Your objective: It is required that all of the data be written out exactly.

Given records:
◇ ◇ ◇ ◇

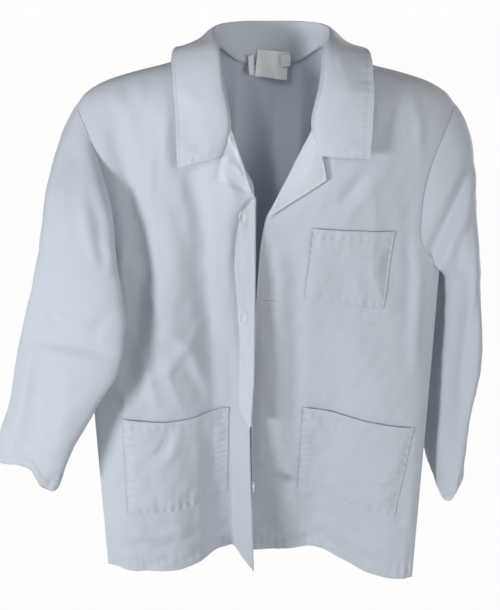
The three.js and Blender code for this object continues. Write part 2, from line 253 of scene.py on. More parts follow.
FOLDS = {  # (polyline, height, width) on each front; a positive height stands out
    "right": [
        ([(-187, -60), (-176, -130), (-163, -200), (-160, -255), (-178, -345), (-200, -430)], -7, 17),
        ([(-122, -60), (-124, -155), (-122, -240), (-132, -350)], 3.5, 24),
        ([(-88, -110), (-82, -200), (-78, -300), (-74, -400), (-70, -470)], -7, 22),
        ([(-49, -120), (-50, -240), (-48, -400)], 3, 14),
        ([(-130, -350), (-100, -372), (-83, -440)], 2.6, 10),
        ([(-158, -430), (-130, -404), (-102, -362), (-88, -335)], 2.4, 9),
        ([(-112, -395), (-96, -440), (-92, -470)], -2.6, 9), ([(-186, -36), (-180, -16)], 2.0, 6),
        ([(-170, -40), (-166, -14)], -1.6, 6), ([(-152, -38), (-150, -12)], 1.4, 6),
        ([(-110, -130), (-98, -180), (-96, -230)], 1.6, 9),
        ([(-222, -700), (-180, -712), (-120, -700)], 1.8, 9),
        ([(-196, -150), (-190, -230), (-196, -300)], 2.4, 9),
        ([(-140, -70), (-146, -160), (-140, -250)], 1.6, 7),
        ([(-66, -150), (-66, -260), (-60, -360)], 1.8, 7),
        ([(-212, -440), (-196, -470), (-202, -520)], 2.0, 9),
        ([(-160, -735), (-120, -724), (-92, -705)], -2.0, 9),
    ],
    "left": [
        ([(126, -122), (108, -145), (87, -165)], -3.2, 10),
        ([(140, -128), (122, -152), (105, -176)], 2.2, 10),
        ([(186, -165), (190, -230), (196, -330)], -3.0, 10),
        ([(204, -230), (208, -330), (212, -420)], 2.6, 10),
        ([(40, -250), (44, -345), (48, -450), (44, -560)], -4.0, 15),
        ([(100, -330), (112, -380), (118, -440)], 4.0, 42),
        ([(160, -372), (140, -402), (124, -420)], 1.2, 8), ([(-6, -600), (14, -596), (34, -600)], 1.6, 4.5),
        ([(10, -618), (36, -628), (60, -652)], -2.0, 8), ([(160, -26), (146, -58), (134, -92)], -2.4, 8),
        ([(176, -30), (186, -60), (194, -110)], 1.8, 8), ([(96, -6), (128, -30), (146, -60)], 2.0, 8),
        ([(110, -720), (160, -738), (196, -724)], 2.0, 10),
        ([(64, -712), (110, -702), (140, -690)], -1.8, 10), ([(22, -700), (36, -740), (40, -775)], 1.8, 9),
    ],
}
FOLD_GAIN = 1.35
broad, crease_field, fine, hem_crumple = waves(3, 150), waves(11, 70), waves(23, 26), waves(71, 46)


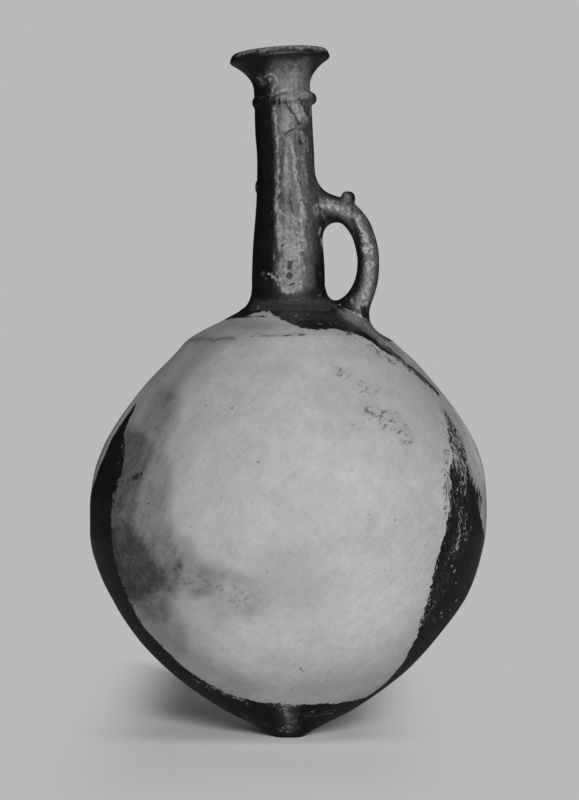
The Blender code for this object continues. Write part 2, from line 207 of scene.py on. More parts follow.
def normals_of(grid):
    """Unit normals of a grid of points, outwards for an outline that runs upwards outside."""
    along = np.gradient(grid, axis=0)
    across = np.roll(grid, -1, axis=1) - np.roll(grid, 1, axis=1)
    out = np.cross(across, along)
    return out / np.maximum(np.linalg.norm(out, axis=-1, keepdims=True), SAME * SAME)


def grid_piece(name, grid, first_pole=None, last_pole=None):
    """Mesh of a grid that is closed round its axis, its ends joined to each other or to poles."""
    rows, columns = grid.shape[:2]
    points = grid.reshape(-1, 3).tolist()
    faces = []
    joined = list(zip(range(rows - 1), range(1, rows)))
    if first_pole is None:
        joined.append((rows - 1, 0))
    for low, high in joined:
        for column in range(columns):
            after = (column + 1) % columns
            faces.append((
                low * columns + column, low * columns + after,
                high * columns + after, high * columns + column,
            ))
    for pole, row in ((first_pole, 0), (last_pole, rows - 1)):
        if pole is not None:
            points.append(list(pole))
            for column in range(columns):
                edge = (row * columns + column, row * columns + (column + 1) % columns)
                faces.append((len(points) - 1, *(edge[::-1] if row == 0 else edge)))
    mesh = bpy.data.meshes.new(name)
    mesh.from_pydata(points, [], faces)
    mesh.shade_smooth()
    mesh.set_sharp_from_angle(angle=SHARP)
    return linked(name, mesh)


def linked(name, data):
    thing = bpy.data.objects.new(name, data)
    bpy.context.scene.collection.objects.link(thing)
    return thing


def mesh_from(shape, name):
    mesh = bpy.data.meshes.new(name)
    shape.to_mesh(mesh)
    shape.free()
    return mesh


def grid_skin(grid):
    """A helper with a piece's outer side alone, to cast rays on."""
    return grid_piece("helper", grid, grid[0].mean(axis=0), grid[-1].mean(axis=0))


def vectors(items, name):
    flat = np.empty(len(items) * 3)
    items.foreach_get(name, flat)
    return flat.reshape(-1, 3)


def places_of(piece):
    return vectors(piece.data.vertices, "co")


def tree_of(*pieces):
    return BVHTree.FromPolygons(*gathered(pieces))


def store(piece, name, values):
    layer = piece.data.attributes.new(name, "FLOAT", "POINT")
    layer.data.foreach_set("value", np.asarray(values, np.float32))


# Body

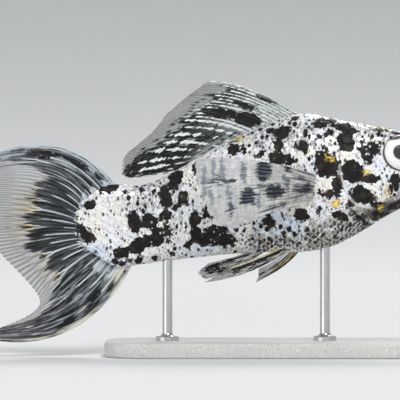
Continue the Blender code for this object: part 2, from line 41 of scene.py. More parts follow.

◇ ◇ ◇ ◇

Reply:
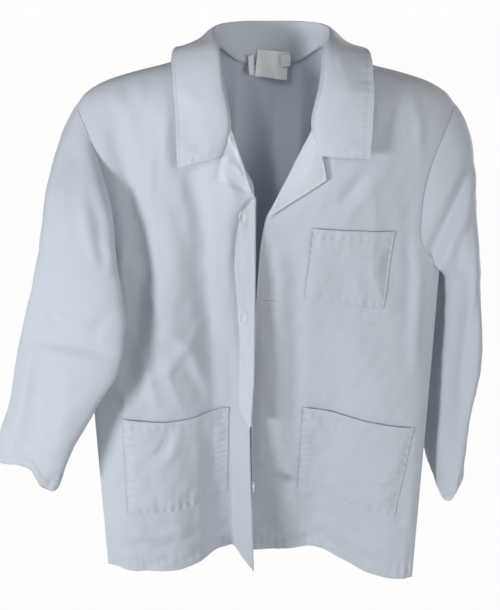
The three.js and Blender code for this object continues. Write part 2, from line 253 of scene.py on. More parts follow.
FOLDS = {  # (polyline, height, width) on each front; a positive height stands out
    "right": [
        ([(-187, -60), (-176, -130), (-163, -200), (-160, -255), (-178, -345), (-200, -430)], -7, 17),
        ([(-122, -60), (-124, -155), (-122, -240), (-132, -350)], 3.5, 24),
        ([(-88, -110), (-82, -200), (-78, -300), (-74, -400), (-70, -470)], -7, 22),
        ([(-49, -120), (-50, -240), (-48, -400)], 3, 14),
        ([(-130, -350), (-100, -372), (-83, -440)], 2.6, 10),
        ([(-158, -430), (-130, -404), (-102, -362), (-88, -335)], 2.4, 9),
        ([(-112, -395), (-96, -440), (-92, -470)], -2.6, 9), ([(-186, -36), (-180, -16)], 2.0, 6),
        ([(-170, -40), (-166, -14)], -1.6, 6), ([(-152, -38), (-150, -12)], 1.4, 6),
        ([(-110, -130), (-98, -180), (-96, -230)], 1.6, 9),
        ([(-222, -700), (-180, -712), (-120, -700)], 1.8, 9),
        ([(-196, -150), (-190, -230), (-196, -300)], 2.4, 9),
        ([(-140, -70), (-146, -160), (-140, -250)], 1.6, 7),
        ([(-66, -150), (-66, -260), (-60, -360)], 1.8, 7),
        ([(-212, -440), (-196, -470), (-202, -520)], 2.0, 9),
        ([(-160, -735), (-120, -724), (-92, -705)], -2.0, 9),
    ],
    "left": [
        ([(126, -122), (108, -145), (87, -165)], -3.2, 10),
        ([(140, -128), (122, -152), (105, -176)], 2.2, 10),
        ([(186, -165), (190, -230), (196, -330)], -3.0, 10),
        ([(204, -230), (208, -330), (212, -420)], 2.6, 10),
        ([(40, -250), (44, -345), (48, -450), (44, -560)], -4.0, 15),
        ([(100, -330), (112, -380), (118, -440)], 4.0, 42),
        ([(160, -372), (140, -402), (124, -420)], 1.2, 8), ([(-6, -600), (14, -596), (34, -600)], 1.6, 4.5),
        ([(10, -618), (36, -628), (60, -652)], -2.0, 8), ([(160, -26), (146, -58), (134, -92)], -2.4, 8),
        ([(176, -30), (186, -60), (194, -110)], 1.8, 8), ([(96, -6), (128, -30), (146, -60)], 2.0, 8),
        ([(110, -720), (160, -738), (196, -724)], 2.0, 10),
        ([(64, -712), (110, -702), (140, -690)], -1.8, 10), ([(22, -700), (36, -740), (40, -775)], 1.8, 9),
    ],
}
FOLD_GAIN = 1.35
broad, crease_field, fine, hem_crumple = waves(3, 150), waves(11, 70), waves(23, 26), waves(71, 46)


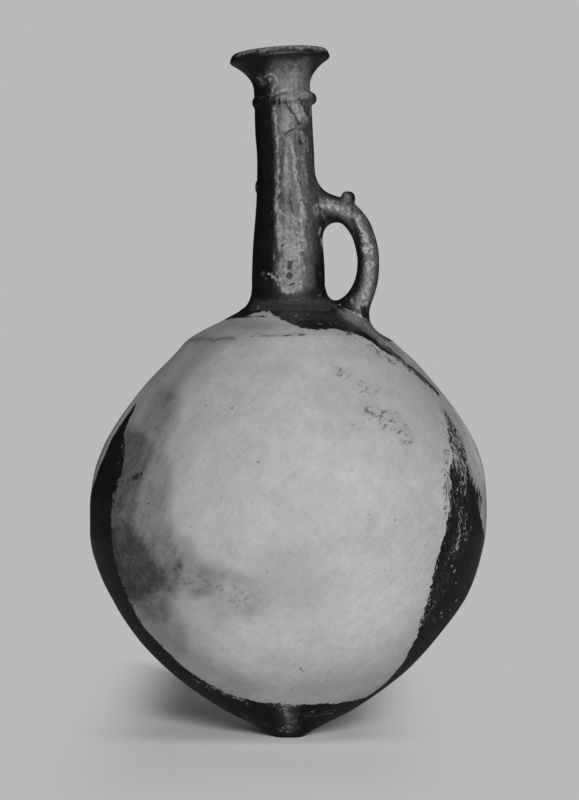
The Blender code for this object continues. Write part 2, from line 207 of scene.py on. More parts follow.
def normals_of(grid):
    """Unit normals of a grid of points, outwards for an outline that runs upwards outside."""
    along = np.gradient(grid, axis=0)
    across = np.roll(grid, -1, axis=1) - np.roll(grid, 1, axis=1)
    out = np.cross(across, along)
    return out / np.maximum(np.linalg.norm(out, axis=-1, keepdims=True), SAME * SAME)


def grid_piece(name, grid, first_pole=None, last_pole=None):
    """Mesh of a grid that is closed round its axis, its ends joined to each other or to poles."""
    rows, columns = grid.shape[:2]
    points = grid.reshape(-1, 3).tolist()
    faces = []
    joined = list(zip(range(rows - 1), range(1, rows)))
    if first_pole is None:
        joined.append((rows - 1, 0))
    for low, high in joined:
        for column in range(columns):
            after = (column + 1) % columns
            faces.append((
                low * columns + column, low * columns + after,
                high * columns + after, high * columns + column,
            ))
    for pole, row in ((first_pole, 0), (last_pole, rows - 1)):
        if pole is not None:
            points.append(list(pole))
            for column in range(columns):
                edge = (row * columns + column, row * columns + (column + 1) % columns)
                faces.append((len(points) - 1, *(edge[::-1] if row == 0 else edge)))
    mesh = bpy.data.meshes.new(name)
    mesh.from_pydata(points, [], faces)
    mesh.shade_smooth()
    mesh.set_sharp_from_angle(angle=SHARP)
    return linked(name, mesh)


def linked(name, data):
    thing = bpy.data.objects.new(name, data)
    bpy.context.scene.collection.objects.link(thing)
    return thing


def mesh_from(shape, name):
    mesh = bpy.data.meshes.new(name)
    shape.to_mesh(mesh)
    shape.free()
    return mesh


def grid_skin(grid):
    """A helper with a piece's outer side alone, to cast rays on."""
    return grid_piece("helper", grid, grid[0].mean(axis=0), grid[-1].mean(axis=0))


def vectors(items, name):
    flat = np.empty(len(items) * 3)
    items.foreach_get(name, flat)
    return flat.reshape(-1, 3)


def places_of(piece):
    return vectors(piece.data.vertices, "co")


def tree_of(*pieces):
    return BVHTree.FromPolygons(*gathered(pieces))


def store(piece, name, values):
    layer = piece.data.attributes.new(name, "FLOAT", "POINT")
    layer.data.foreach_set("value", np.asarray(values, np.float32))


# Body

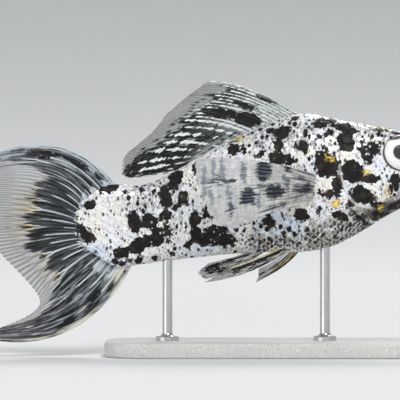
Continue the Blender code for this object: part 2, from line 41 of scene.py. More parts follow.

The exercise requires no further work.